┌──

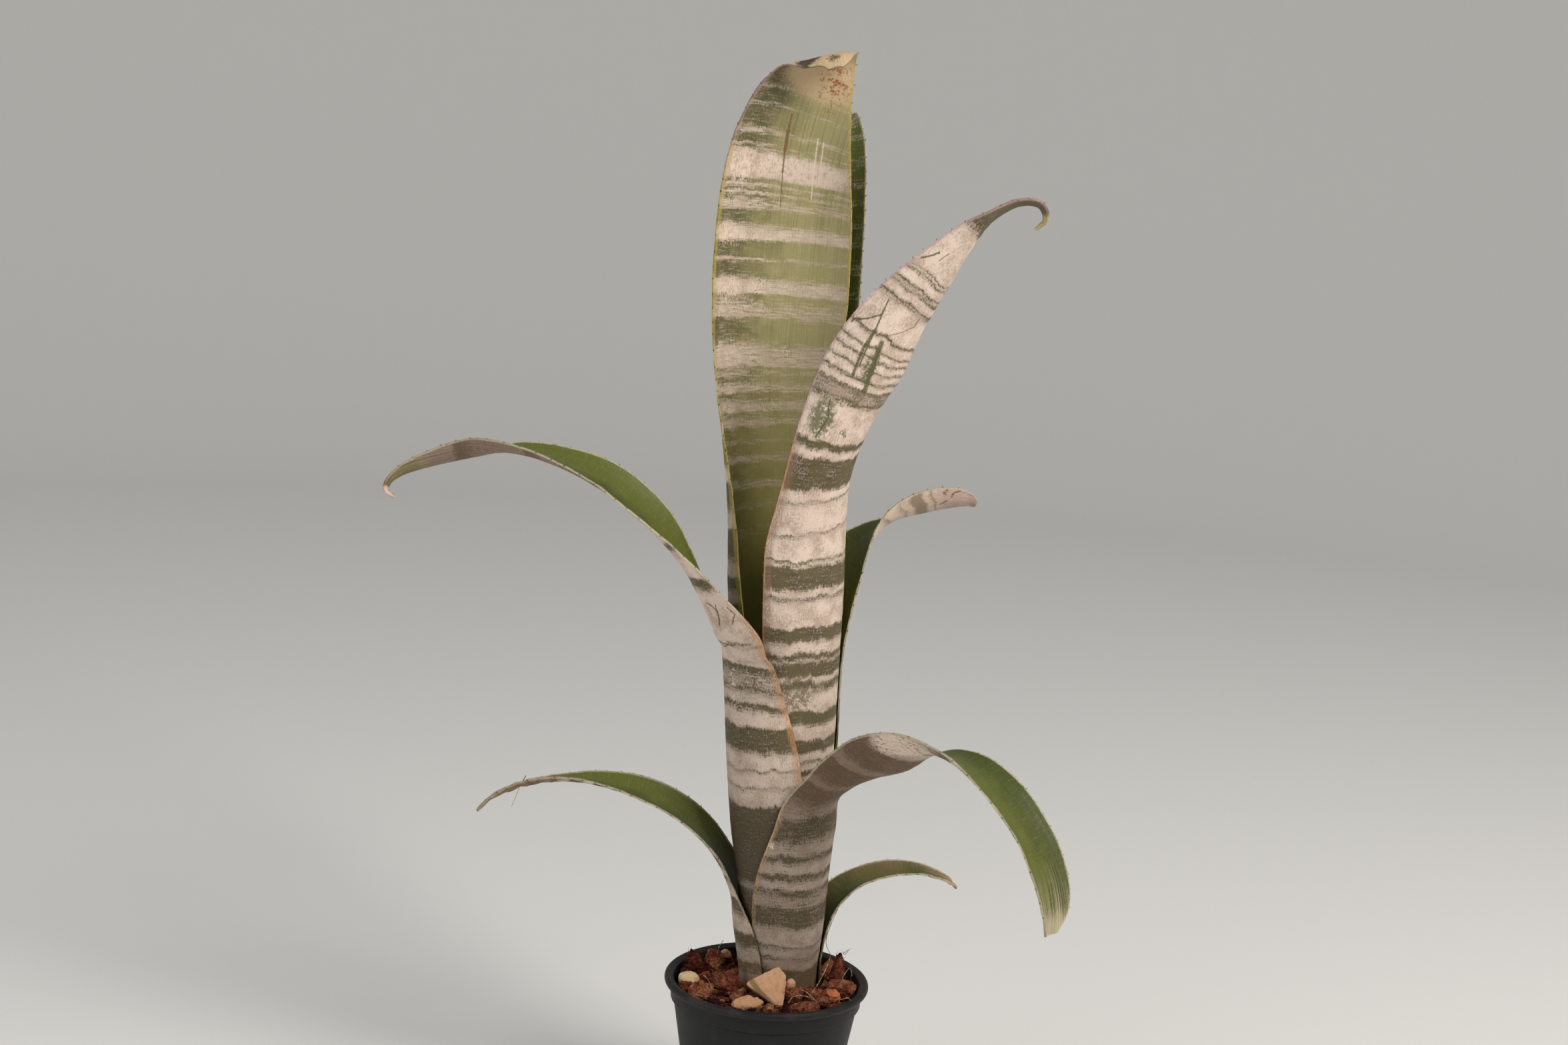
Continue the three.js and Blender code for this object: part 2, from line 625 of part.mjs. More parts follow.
function stemGeometry() {
  const body = turned(
    [
      [0, STEM_FOOT_Z],
      [ROOT_HOLE_RADIUS + 1.3, STEM_FOOT_Z],
      [ROOT_HOLE_RADIUS + 1.3, STEM_FOOT_Z + 2.2],
      [7.2, 57],
      [7, 66],
      [6.5, 74],
      [4, 77],
      [0, STEM_TOP_Z],
    ],
    16,
  );
  const [x, y] = axisAt(SOCKET_FLOOR_Z);
  body.translate(x, y, 0);
  let stem = solidOf(body);
  const rootLength = STEM_FOOT_Z - ROOT_HOLE_FLOOR_Z - 1;
  for (let i = 0; i < ROOTS; i++) {
    const turn = (2 * Math.PI * i) / ROOTS;
    const root = new THREE.CylinderGeometry(1.5, 0.5, rootLength, 6);
    root.rotateX(Math.PI / 2);
    root.rotateY(radians(3));
    root.rotateZ(turn);
    root.translate(x + 3 * Math.cos(turn), y + 3 * Math.sin(turn), STEM_FOOT_Z + 1 - rootLength / 2);
    stem = stem.add(solidOf(root));
  }
  return geometryOf(stem);
}

function material(colour, roughness) {
  return new THREE.MeshStandardMaterial({ color: COLOURS[colour], roughness, metalness: 0 });
}

function named(name, geometry, finish) {
  const mesh = new THREE.Mesh(geometry, finish);
  mesh.name = name;
  return mesh;
}

const plant = new THREE.Group();
plant.name = "plant";
plant.add(named("stem_and_roots", stemGeometry(), material("stem", 0.8)));
for (const leaf of LEAVES) plant.add(named(leaf.name, leafGeometry(leaf), material("leaf", 0.6)));

const potful = new THREE.Group();
potful.name = "potful";
potful.add(named("pot", potGeometry(), material("pot", 0.5)));
potful.add(named("potting_mix", mixGeometry(), material("mix", 0.95)));
STONES.forEach((stone, i) => {
  const geometry = geometryOf(stoneSolid(stone, i, 0));
  potful.add(named(stone.name, geometry, material(stone.colour, 0.85)));
});

const pottedPlant = new THREE.Group();
pottedPlant.add(plant, potful);

export default pottedPlant;
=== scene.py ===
"""A potted bromeliad with its finishes: spiny banded leaves, a bark mix with stones, and a nursery pot.

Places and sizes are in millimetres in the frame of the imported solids. MM turns them into Blender's metres.
"""
import math
import random
from collections import namedtuple

import bmesh
import bpy
from bpy.props import FloatProperty, FloatVectorProperty, IntProperty, PointerProperty
from mathutils import Matrix, Vector, noise


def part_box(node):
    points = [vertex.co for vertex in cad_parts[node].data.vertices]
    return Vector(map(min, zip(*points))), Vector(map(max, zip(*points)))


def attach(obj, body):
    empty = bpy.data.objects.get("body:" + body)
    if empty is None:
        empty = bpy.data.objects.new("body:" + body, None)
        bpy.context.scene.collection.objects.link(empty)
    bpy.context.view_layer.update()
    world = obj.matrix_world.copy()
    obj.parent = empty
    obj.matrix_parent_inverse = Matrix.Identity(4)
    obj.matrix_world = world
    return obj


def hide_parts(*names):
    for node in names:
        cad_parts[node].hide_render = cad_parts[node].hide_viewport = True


bl_info = {
    "name": "Potted bromeliad",
    "version": (1, 0, 0),
    "blender": (4, 5, 0),
    "location": "View3D > Sidebar > Bromeliad",
    "description": "Dresses the packed solids of a potted bromeliad with leaves, bark, stones and a pot",
    "category": "Add Mesh",
}

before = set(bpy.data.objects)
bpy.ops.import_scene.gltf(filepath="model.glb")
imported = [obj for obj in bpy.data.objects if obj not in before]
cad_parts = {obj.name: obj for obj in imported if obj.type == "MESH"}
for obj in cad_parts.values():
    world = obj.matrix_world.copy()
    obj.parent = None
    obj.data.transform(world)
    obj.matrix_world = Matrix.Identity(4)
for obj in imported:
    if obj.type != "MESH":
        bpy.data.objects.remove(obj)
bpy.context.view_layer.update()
MM = 0.001
BODY = "root"

# The pot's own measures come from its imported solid
POT_LOW, POT_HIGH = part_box("pot")
LIP_RADIUS = (POT_HIGH.x - POT_LOW.x) / 2 / MM
POT_TOP = POT_HIGH.z / MM

# Pot below the lip: foot, wall, floor, collar, lip and drainage slots
FOOT_RADIUS = 24
FOOT_ROUND = 0.8
FOOT_RIM = 3
WALL = 1.1
WALL_HEIGHTS = (20, 40)
INNER_WALL_MIDDLE = 30
FLOOR = 1.4
COLLAR_HEIGHT = 8
COLLAR_STEP = 1.2
COLLAR_ROUND = 0.5
COLLAR_THINNING = 0.3
LIP_WIDTH = 2.6
LIP_HEIGHT = 3.1
LIP_INNER_DROP = 1.3
SLOTS = 6
SLOT_SIZE = (10, 5, 12)
COLLAR_FOOT = POT_TOP - COLLAR_HEIGHT
COLLAR_RADIUS = LIP_RADIUS - LIP_WIDTH
COLLAR_BORE = COLLAR_RADIUS - WALL + COLLAR_THINNING
INNER_WALL_TOP = COLLAR_FOOT - 1

# Potting mix: its top at the wall and in the middle, how far out loose bits lie, and how fine its mesh is
MIX_EDGE = 62.5
MIX_CROWN = 65.4
MIX_REACH = 31.5
MIX_STEPS = 240
MIX_RINGS = 46

# The bed lies this far under the tops of the chips, and this far from the pot's wall
BED_DROP = 1.2
WALL_GAP = 0.45

# Above this height the chips may reach out to the collar's bore
BORE_CLEAR_FROM = POT_TOP - 4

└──

**Given instruction:** Reproduce the listing above word for word.

**Answer for this exercise:**
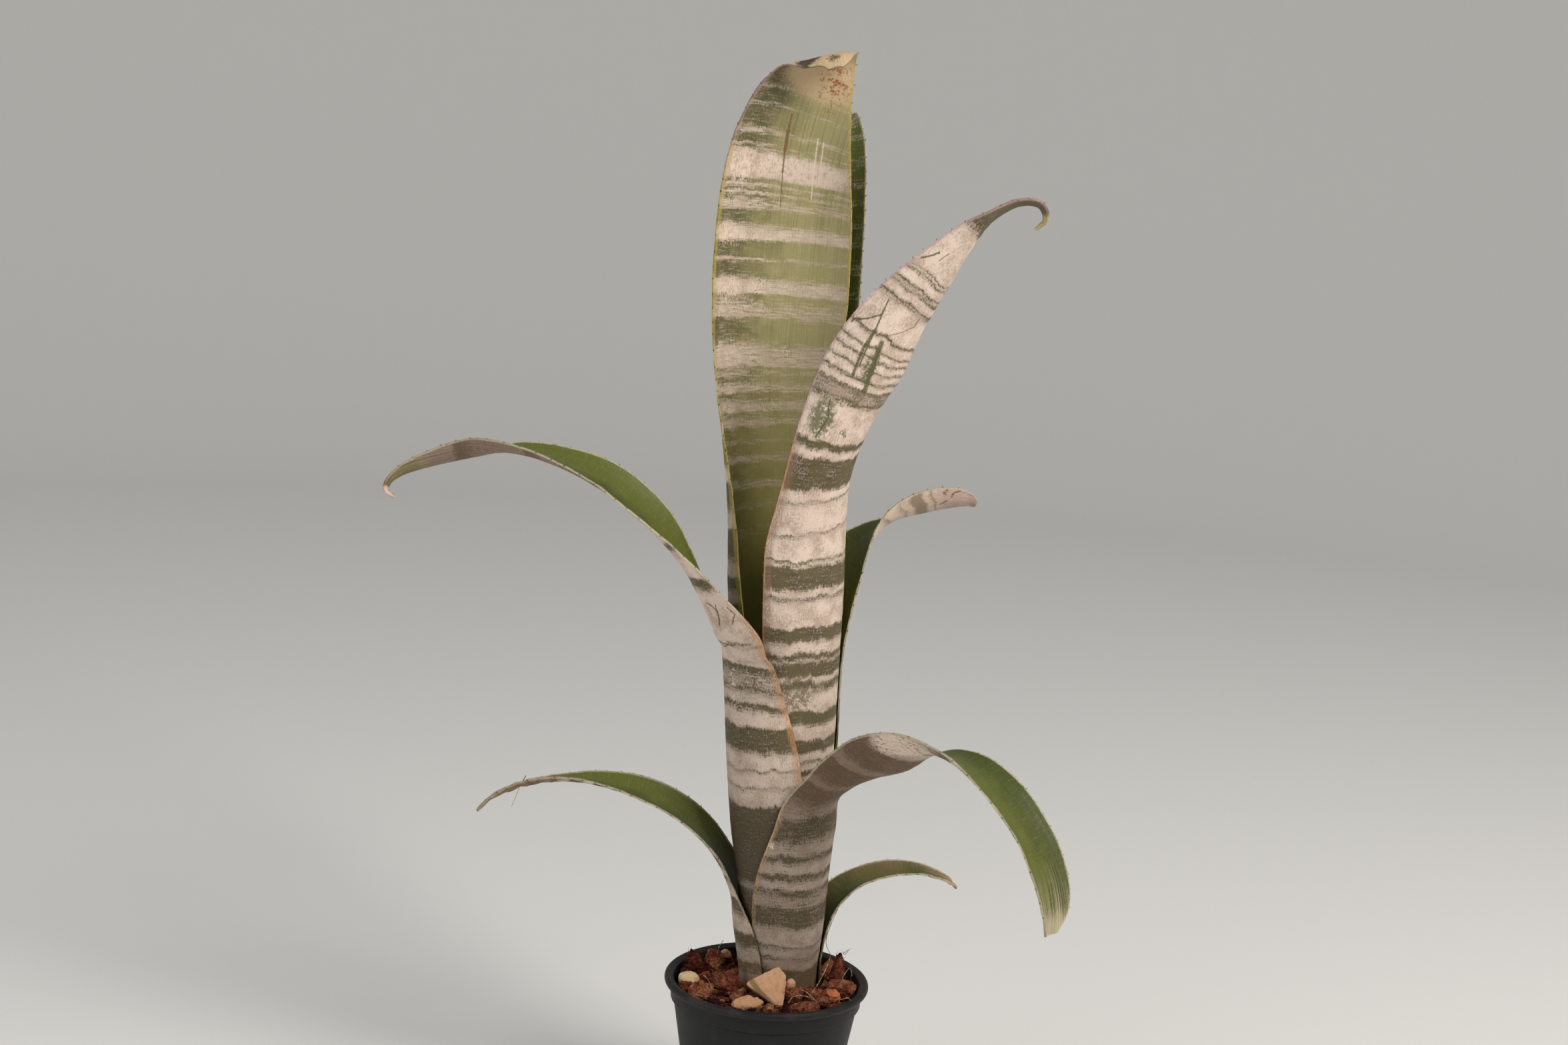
Continue the three.js and Blender code for this object: part 2, from line 625 of part.mjs. More parts follow.
function stemGeometry() {
  const body = turned(
    [
      [0, STEM_FOOT_Z],
      [ROOT_HOLE_RADIUS + 1.3, STEM_FOOT_Z],
      [ROOT_HOLE_RADIUS + 1.3, STEM_FOOT_Z + 2.2],
      [7.2, 57],
      [7, 66],
      [6.5, 74],
      [4, 77],
      [0, STEM_TOP_Z],
    ],
    16,
  );
  const [x, y] = axisAt(SOCKET_FLOOR_Z);
  body.translate(x, y, 0);
  let stem = solidOf(body);
  const rootLength = STEM_FOOT_Z - ROOT_HOLE_FLOOR_Z - 1;
  for (let i = 0; i < ROOTS; i++) {
    const turn = (2 * Math.PI * i) / ROOTS;
    const root = new THREE.CylinderGeometry(1.5, 0.5, rootLength, 6);
    root.rotateX(Math.PI / 2);
    root.rotateY(radians(3));
    root.rotateZ(turn);
    root.translate(x + 3 * Math.cos(turn), y + 3 * Math.sin(turn), STEM_FOOT_Z + 1 - rootLength / 2);
    stem = stem.add(solidOf(root));
  }
  return geometryOf(stem);
}

function material(colour, roughness) {
  return new THREE.MeshStandardMaterial({ color: COLOURS[colour], roughness, metalness: 0 });
}

function named(name, geometry, finish) {
  const mesh = new THREE.Mesh(geometry, finish);
  mesh.name = name;
  return mesh;
}

const plant = new THREE.Group();
plant.name = "plant";
plant.add(named("stem_and_roots", stemGeometry(), material("stem", 0.8)));
for (const leaf of LEAVES) plant.add(named(leaf.name, leafGeometry(leaf), material("leaf", 0.6)));

const potful = new THREE.Group();
potful.name = "potful";
potful.add(named("pot", potGeometry(), material("pot", 0.5)));
potful.add(named("potting_mix", mixGeometry(), material("mix", 0.95)));
STONES.forEach((stone, i) => {
  const geometry = geometryOf(stoneSolid(stone, i, 0));
  potful.add(named(stone.name, geometry, material(stone.colour, 0.85)));
});

const pottedPlant = new THREE.Group();
pottedPlant.add(plant, potful);

export default pottedPlant;
=== scene.py ===
"""A potted bromeliad with its finishes: spiny banded leaves, a bark mix with stones, and a nursery pot.

Places and sizes are in millimetres in the frame of the imported solids. MM turns them into Blender's metres.
"""
import math
import random
from collections import namedtuple

import bmesh
import bpy
from bpy.props import FloatProperty, FloatVectorProperty, IntProperty, PointerProperty
from mathutils import Matrix, Vector, noise


def part_box(node):
    points = [vertex.co for vertex in cad_parts[node].data.vertices]
    return Vector(map(min, zip(*points))), Vector(map(max, zip(*points)))


def attach(obj, body):
    empty = bpy.data.objects.get("body:" + body)
    if empty is None:
        empty = bpy.data.objects.new("body:" + body, None)
        bpy.context.scene.collection.objects.link(empty)
    bpy.context.view_layer.update()
    world = obj.matrix_world.copy()
    obj.parent = empty
    obj.matrix_parent_inverse = Matrix.Identity(4)
    obj.matrix_world = world
    return obj


def hide_parts(*names):
    for node in names:
        cad_parts[node].hide_render = cad_parts[node].hide_viewport = True


bl_info = {
    "name": "Potted bromeliad",
    "version": (1, 0, 0),
    "blender": (4, 5, 0),
    "location": "View3D > Sidebar > Bromeliad",
    "description": "Dresses the packed solids of a potted bromeliad with leaves, bark, stones and a pot",
    "category": "Add Mesh",
}

before = set(bpy.data.objects)
bpy.ops.import_scene.gltf(filepath="model.glb")
imported = [obj for obj in bpy.data.objects if obj not in before]
cad_parts = {obj.name: obj for obj in imported if obj.type == "MESH"}
for obj in cad_parts.values():
    world = obj.matrix_world.copy()
    obj.parent = None
    obj.data.transform(world)
    obj.matrix_world = Matrix.Identity(4)
for obj in imported:
    if obj.type != "MESH":
        bpy.data.objects.remove(obj)
bpy.context.view_layer.update()
MM = 0.001
BODY = "root"

# The pot's own measures come from its imported solid
POT_LOW, POT_HIGH = part_box("pot")
LIP_RADIUS = (POT_HIGH.x - POT_LOW.x) / 2 / MM
POT_TOP = POT_HIGH.z / MM

# Pot below the lip: foot, wall, floor, collar, lip and drainage slots
FOOT_RADIUS = 24
FOOT_ROUND = 0.8
FOOT_RIM = 3
WALL = 1.1
WALL_HEIGHTS = (20, 40)
INNER_WALL_MIDDLE = 30
FLOOR = 1.4
COLLAR_HEIGHT = 8
COLLAR_STEP = 1.2
COLLAR_ROUND = 0.5
COLLAR_THINNING = 0.3
LIP_WIDTH = 2.6
LIP_HEIGHT = 3.1
LIP_INNER_DROP = 1.3
SLOTS = 6
SLOT_SIZE = (10, 5, 12)
COLLAR_FOOT = POT_TOP - COLLAR_HEIGHT
COLLAR_RADIUS = LIP_RADIUS - LIP_WIDTH
COLLAR_BORE = COLLAR_RADIUS - WALL + COLLAR_THINNING
INNER_WALL_TOP = COLLAR_FOOT - 1

# Potting mix: its top at the wall and in the middle, how far out loose bits lie, and how fine its mesh is
MIX_EDGE = 62.5
MIX_CROWN = 65.4
MIX_REACH = 31.5
MIX_STEPS = 240
MIX_RINGS = 46

# The bed lies this far under the tops of the chips, and this far from the pot's wall
BED_DROP = 1.2
WALL_GAP = 0.45

# Above this height the chips may reach out to the collar's bore
BORE_CLEAR_FROM = POT_TOP - 4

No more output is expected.